# Start of Information provided
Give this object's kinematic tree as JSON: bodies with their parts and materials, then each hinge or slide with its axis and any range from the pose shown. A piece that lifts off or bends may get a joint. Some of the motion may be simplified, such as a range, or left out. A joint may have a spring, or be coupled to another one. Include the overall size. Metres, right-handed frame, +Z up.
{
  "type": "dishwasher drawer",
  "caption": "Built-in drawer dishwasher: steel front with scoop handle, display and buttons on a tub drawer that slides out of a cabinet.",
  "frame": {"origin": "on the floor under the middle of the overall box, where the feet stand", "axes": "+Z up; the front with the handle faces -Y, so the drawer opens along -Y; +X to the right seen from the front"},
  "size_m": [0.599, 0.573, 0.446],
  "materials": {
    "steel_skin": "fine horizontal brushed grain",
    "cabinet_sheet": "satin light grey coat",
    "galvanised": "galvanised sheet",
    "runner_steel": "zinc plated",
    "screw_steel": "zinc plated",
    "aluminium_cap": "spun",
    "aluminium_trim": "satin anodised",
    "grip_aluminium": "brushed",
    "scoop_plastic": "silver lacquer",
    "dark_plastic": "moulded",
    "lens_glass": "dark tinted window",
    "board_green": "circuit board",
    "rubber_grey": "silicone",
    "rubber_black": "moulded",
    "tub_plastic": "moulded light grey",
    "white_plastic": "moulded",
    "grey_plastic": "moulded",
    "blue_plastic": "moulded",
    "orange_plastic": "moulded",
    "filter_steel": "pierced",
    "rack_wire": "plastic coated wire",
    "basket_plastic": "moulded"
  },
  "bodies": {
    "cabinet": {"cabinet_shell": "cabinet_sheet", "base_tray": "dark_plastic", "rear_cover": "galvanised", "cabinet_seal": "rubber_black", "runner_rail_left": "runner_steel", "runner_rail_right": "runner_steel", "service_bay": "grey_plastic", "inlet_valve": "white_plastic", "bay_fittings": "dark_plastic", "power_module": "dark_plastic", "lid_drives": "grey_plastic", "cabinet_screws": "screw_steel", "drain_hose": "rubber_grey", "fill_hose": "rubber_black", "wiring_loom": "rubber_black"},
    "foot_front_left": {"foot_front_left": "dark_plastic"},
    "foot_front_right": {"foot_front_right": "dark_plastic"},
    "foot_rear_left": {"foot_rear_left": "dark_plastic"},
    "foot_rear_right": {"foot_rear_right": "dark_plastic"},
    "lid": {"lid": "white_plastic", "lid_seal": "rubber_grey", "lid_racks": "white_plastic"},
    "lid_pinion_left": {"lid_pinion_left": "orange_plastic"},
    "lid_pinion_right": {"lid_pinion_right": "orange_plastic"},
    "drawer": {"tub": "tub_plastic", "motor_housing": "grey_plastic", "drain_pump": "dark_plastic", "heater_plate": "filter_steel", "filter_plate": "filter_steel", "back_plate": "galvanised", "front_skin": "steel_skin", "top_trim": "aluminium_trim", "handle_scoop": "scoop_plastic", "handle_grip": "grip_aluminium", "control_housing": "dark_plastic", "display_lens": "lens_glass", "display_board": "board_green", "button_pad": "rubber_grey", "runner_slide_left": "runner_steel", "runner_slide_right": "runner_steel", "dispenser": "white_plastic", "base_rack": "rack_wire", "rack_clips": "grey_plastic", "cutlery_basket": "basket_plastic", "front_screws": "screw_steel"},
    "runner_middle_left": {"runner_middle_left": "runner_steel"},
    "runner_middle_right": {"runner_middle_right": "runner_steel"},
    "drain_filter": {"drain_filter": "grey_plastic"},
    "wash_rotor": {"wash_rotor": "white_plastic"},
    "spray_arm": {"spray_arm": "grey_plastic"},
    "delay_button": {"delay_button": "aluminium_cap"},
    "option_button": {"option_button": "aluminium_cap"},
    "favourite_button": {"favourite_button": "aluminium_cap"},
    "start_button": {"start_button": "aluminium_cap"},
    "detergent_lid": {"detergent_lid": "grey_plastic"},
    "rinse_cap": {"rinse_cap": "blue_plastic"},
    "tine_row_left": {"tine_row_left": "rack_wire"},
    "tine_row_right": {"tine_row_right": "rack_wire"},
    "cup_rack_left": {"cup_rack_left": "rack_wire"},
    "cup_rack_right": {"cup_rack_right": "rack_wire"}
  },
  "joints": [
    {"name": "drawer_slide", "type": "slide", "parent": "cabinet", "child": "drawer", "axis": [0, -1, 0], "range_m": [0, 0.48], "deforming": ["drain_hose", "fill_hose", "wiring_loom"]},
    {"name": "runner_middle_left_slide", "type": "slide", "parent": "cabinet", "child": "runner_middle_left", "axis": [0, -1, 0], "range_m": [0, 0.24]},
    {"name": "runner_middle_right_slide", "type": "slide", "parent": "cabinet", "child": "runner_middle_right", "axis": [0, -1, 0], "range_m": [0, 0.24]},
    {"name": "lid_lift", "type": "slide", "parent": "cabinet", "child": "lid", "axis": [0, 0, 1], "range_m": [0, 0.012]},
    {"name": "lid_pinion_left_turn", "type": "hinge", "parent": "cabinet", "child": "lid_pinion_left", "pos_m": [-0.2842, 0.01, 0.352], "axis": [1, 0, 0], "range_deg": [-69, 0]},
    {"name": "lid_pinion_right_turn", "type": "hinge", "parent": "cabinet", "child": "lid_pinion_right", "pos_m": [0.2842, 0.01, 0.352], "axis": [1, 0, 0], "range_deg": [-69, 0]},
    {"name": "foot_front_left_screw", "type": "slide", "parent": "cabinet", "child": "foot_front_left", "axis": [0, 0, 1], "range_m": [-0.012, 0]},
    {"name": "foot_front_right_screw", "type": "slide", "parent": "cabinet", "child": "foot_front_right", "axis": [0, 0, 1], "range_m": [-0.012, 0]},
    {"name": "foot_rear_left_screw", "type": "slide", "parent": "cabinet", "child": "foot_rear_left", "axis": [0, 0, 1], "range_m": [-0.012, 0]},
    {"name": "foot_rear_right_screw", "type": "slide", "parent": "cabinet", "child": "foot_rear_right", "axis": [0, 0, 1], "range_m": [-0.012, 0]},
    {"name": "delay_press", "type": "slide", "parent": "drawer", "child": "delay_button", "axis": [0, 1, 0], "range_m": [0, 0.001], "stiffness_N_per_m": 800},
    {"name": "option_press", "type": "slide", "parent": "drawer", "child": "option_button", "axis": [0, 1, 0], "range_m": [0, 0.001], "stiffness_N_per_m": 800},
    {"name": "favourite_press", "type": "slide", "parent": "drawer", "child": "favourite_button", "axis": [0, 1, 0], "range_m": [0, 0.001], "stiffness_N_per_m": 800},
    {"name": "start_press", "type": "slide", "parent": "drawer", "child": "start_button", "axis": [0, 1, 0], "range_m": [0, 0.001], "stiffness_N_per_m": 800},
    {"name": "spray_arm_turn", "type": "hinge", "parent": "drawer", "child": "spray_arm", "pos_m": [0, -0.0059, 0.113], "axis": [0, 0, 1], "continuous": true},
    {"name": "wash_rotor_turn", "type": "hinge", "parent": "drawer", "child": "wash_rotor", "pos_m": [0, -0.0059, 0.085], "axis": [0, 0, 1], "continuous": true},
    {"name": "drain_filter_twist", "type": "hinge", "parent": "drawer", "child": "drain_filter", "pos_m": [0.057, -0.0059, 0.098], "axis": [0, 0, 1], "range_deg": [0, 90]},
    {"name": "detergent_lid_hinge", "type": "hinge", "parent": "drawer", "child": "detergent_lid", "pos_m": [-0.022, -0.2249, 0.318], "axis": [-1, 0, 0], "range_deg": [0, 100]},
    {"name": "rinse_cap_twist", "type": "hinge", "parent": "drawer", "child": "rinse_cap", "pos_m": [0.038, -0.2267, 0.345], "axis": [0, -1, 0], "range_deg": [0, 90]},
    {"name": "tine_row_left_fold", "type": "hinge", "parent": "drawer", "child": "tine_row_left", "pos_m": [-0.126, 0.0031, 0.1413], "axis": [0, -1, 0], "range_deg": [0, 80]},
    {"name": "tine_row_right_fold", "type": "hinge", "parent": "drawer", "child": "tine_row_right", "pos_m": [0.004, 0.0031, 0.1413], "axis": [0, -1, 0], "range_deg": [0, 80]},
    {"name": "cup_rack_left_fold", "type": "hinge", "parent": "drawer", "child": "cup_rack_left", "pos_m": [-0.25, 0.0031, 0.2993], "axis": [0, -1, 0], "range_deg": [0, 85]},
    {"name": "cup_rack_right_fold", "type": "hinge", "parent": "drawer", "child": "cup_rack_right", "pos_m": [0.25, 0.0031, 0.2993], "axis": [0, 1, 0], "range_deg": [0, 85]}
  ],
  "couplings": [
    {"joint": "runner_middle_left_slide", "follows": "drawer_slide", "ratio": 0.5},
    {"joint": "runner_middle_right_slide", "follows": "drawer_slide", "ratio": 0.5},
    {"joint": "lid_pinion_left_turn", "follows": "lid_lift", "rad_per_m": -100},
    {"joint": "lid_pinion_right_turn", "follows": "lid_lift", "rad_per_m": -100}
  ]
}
# End of Information provided
§ **The task**:
Scan the material above. Copy each line where "with" occurs.

§ **Answer to this task**:
Give this object's kinematic tree as JSON: bodies with their parts and materials, then each hinge or slide with its axis and any range from the pose shown. A piece that lifts off or bends may get a joint. Some of the motion may be simplified, such as a range, or left out. A joint may have a spring, or be coupled to another one. Include the overall size. Metres, right-handed frame, +Z up.
  "caption": "Built-in drawer dishwasher: steel front with scoop handle, display and buttons on a tub drawer that slides out of a cabinet.",
  "frame": {"origin": "on the floor under the middle of the overall box, where the feet stand", "axes": "+Z up; the front with the handle faces -Y, so the drawer opens along -Y; +X to the right seen from the front"},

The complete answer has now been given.